C. H. Van den Berghe1 and N. V. Hue2
1. Project on the Fertilization of Agrosystems for Food Crops on High Altitudes of Burundi,  Bujumbura, Burundi
2. College of Tropical Agriculture and Human Resources, University of Hawaii at Manoa, Honolulu, Hawaii

Compost Science & Utilization, (1999), Vol. 7, No. 2, 40-46.

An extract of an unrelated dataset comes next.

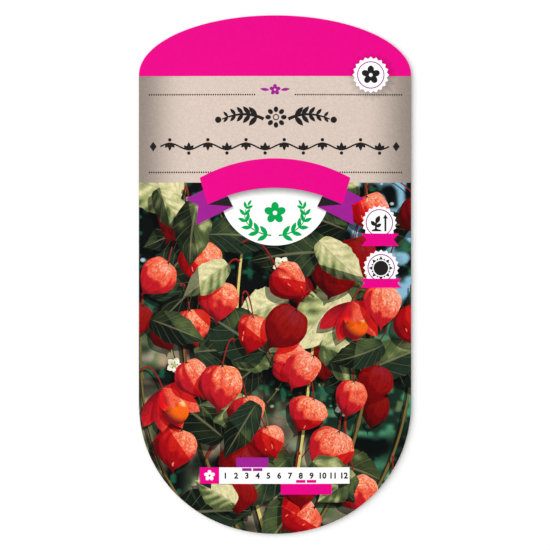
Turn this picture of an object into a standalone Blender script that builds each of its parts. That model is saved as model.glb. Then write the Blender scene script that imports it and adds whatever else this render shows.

The adverse effect of soil acidity on plant growth and yield, and the scarcity of commercial agricultural lime (CaCO3) in Burundi necessitated a search for alternative liming materials. Thus, the liming potential of locally made composts was evaluated in a greenhouse experiment, using an acid Oxisol with sorghum (Sorghum vulgaris) as a test plant. Application rates were 10 g/kg (approximately 20 ton/ha) for the composts and 0, 0.85 and 1.70 g/kg for Verrundi lime. Results showed that the application of lime increased plant growth by reducing exchangeable Al, and by increasing soil pH and available P. So did the composts, which were more effective in correcting soil acidity when they were fresh and enriched with some nutrients during the composting process. Apparently, organic molecules produced by the composts helped to chelate and/ or precipitate Al, making the soil more suitable for plant growth. Specifically, an application of 20 ton/ha of composts was equivalent to 0.6- 1.7 ton CaCO3/ha, depending on the compost quality.